Retrospective Meeting
In the event released code resurfaces an old problem or causes the system to alert, a retrospective meeting, aka a post-mortem, will occur. The purpose of the meeting will be to gather the facts relating to the release of the bad code, discuss ways to prevent similar events from happening in the future, assign tasks relating to the prevention of future events, and educating the team about the incident. These meetings should happen within 36 hours of the event and should involve as many developers and quality assurance team members as possible for root cause analysis and training purposes.
Customer Notification
Customers notifications can occur at multiple times during this process. Customers are often consulted during the planning, development, QA phases as well as once code is released. The customer will be notified in the following methods:
- Personal Contact / Scheduled Meetings. Customers involved in specific development projects may be invited to attend regular update meetings to review plans, designs, and project status.
- Personal email to customers. All originating support tickets will be updated informing the customer that the change has been released to production servers, and the ticket will be closed. If a support ticket was not created, a support representative may contact the customer directly. If only one customer was impacted by a change, other forms of notification may not be used.

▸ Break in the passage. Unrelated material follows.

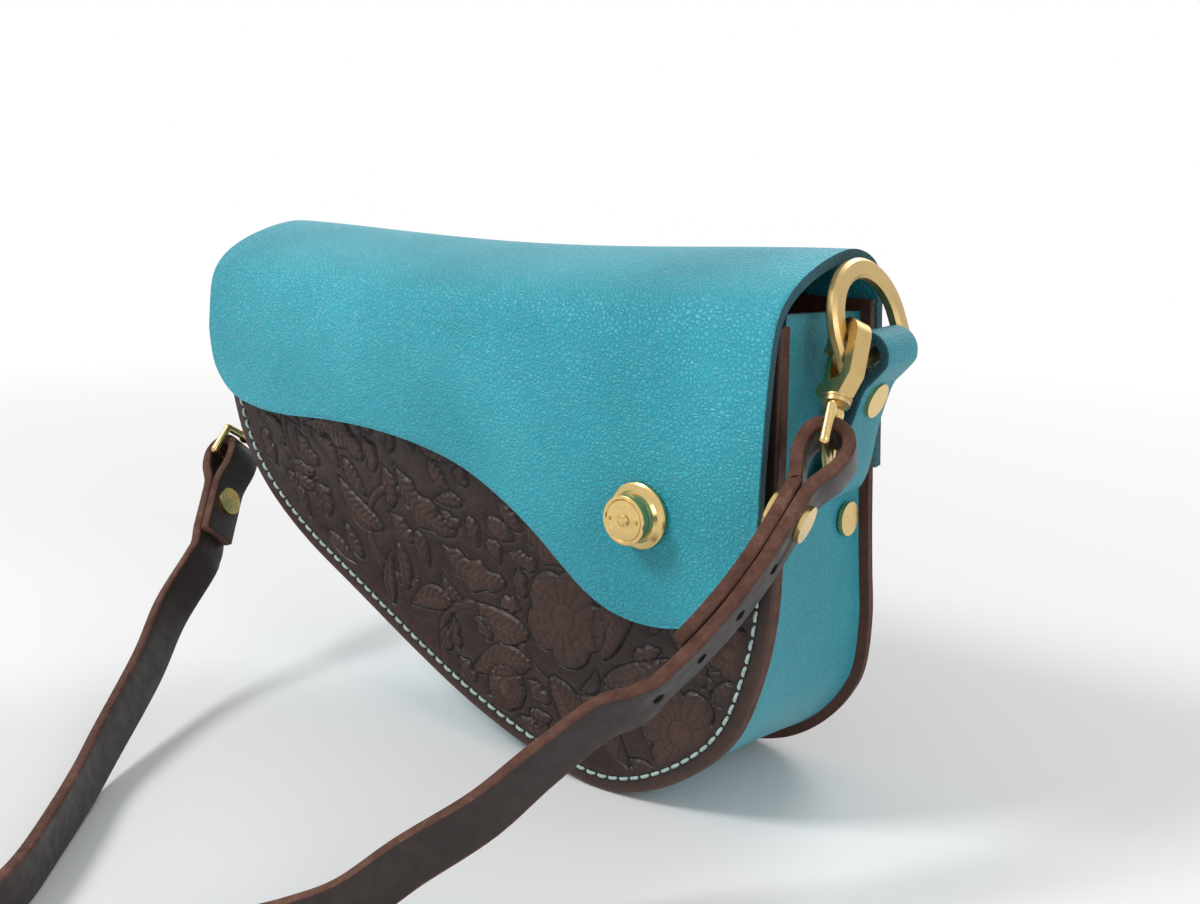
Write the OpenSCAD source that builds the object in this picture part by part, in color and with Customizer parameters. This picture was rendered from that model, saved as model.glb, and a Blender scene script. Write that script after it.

- Change log. All changes that impact customers will contain a change log. This includes bug fixes, minor updates, and feature requests. When a change only affected a single customer and the impact was minor, and if a customer was contacted directly, a change log may not be added. Customers can access the change log from the Support menu in the Application.
- Mass email. An email will be sent to all Administrators for all large changes to the app. Mass emails are used mainly for product announcements and large UI enhancements but can be used for additional scenarios.
- In-app notifications may be used for impacting changes.